On day two, a competitive Dariush declared he’d do anything to win, including stirring his mixture “with an old man’s leg”. Sure, why not. Ganesh and Dariush met in the Snack Masters NZ kitchen to present their Trumpets to the judges, in a studio that appeared to be located inside a cave that also doubled as a car park. Behind them lay a dark void, and if you listen closely you will hear the voice of Dame Rachel Hunter, justifiably outraged that we were 50 minutes into a show about Trumpets and no one had mentioned her name yet.

They hear it too

Time was up, the journey was over, the Trumpets had been blown. Tip Top’s panel of snack experts unleashed hell, closely inspecting Dariush and Ganesh’s frozen wonders and throwing around technical terms like “moisture migration” and “ripple distribution”. This was serious stuff. They were wowed by Ganesh’s nuts and impressed by Dariush’s crack, and never before had a chocolate plug been so important.

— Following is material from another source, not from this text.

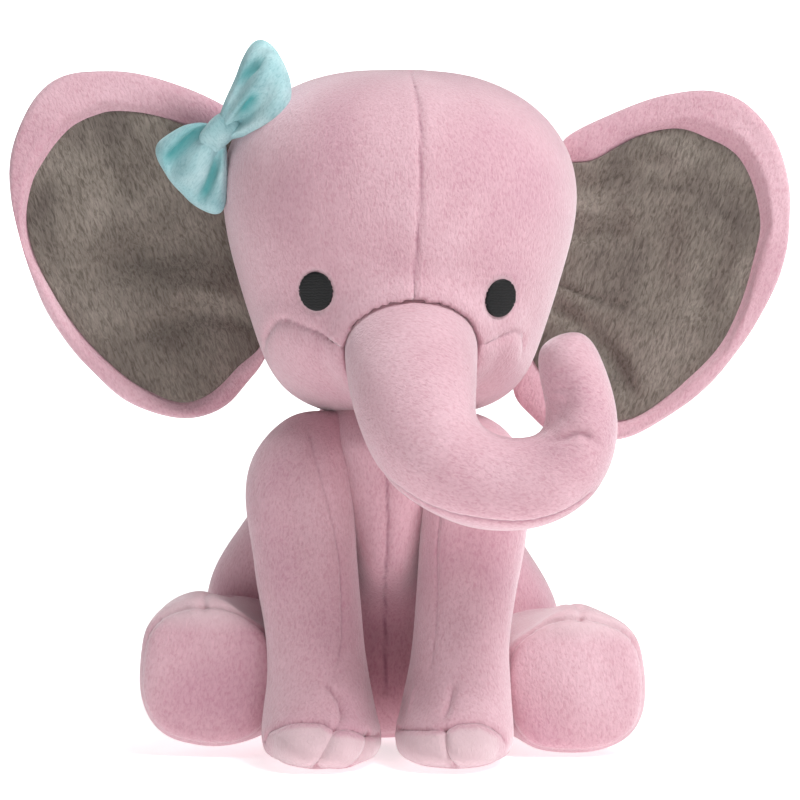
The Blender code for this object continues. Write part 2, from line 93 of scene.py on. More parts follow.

A plug, a plug, my kingdom for a plug

As it often is in life, it all came down to the plug. Ganesh’s plug sucked, but Dariush’s plug elevated his Trumpet to another level. “Look at the plug,” the panel cried as they sliced through Dariush’s milky masterpiece. This was the plug of dreams. Build it, and they will come. “An A+ plug,” they cheered, and outside the cave, an old man’s leg beamed with pride.

To the victor goes a gold chef’s hat

Dariush was the winner, and Ganesh was gracious in defeat. “When they cut yours open, I felt it,” he told Dariush. We all felt it, Ganesh, all the way to our soggy chocolate bottoms. Next week on Snack Masters NZ is the Big Mac. There’s nothing New Zealand about it, but when did snacks ever make sense? I’m lovin’ it.

Snack Masters NZ screens on TVNZ 2 on Wednesdays at 7.30pm and is available to stream on TVNZ OnDemand.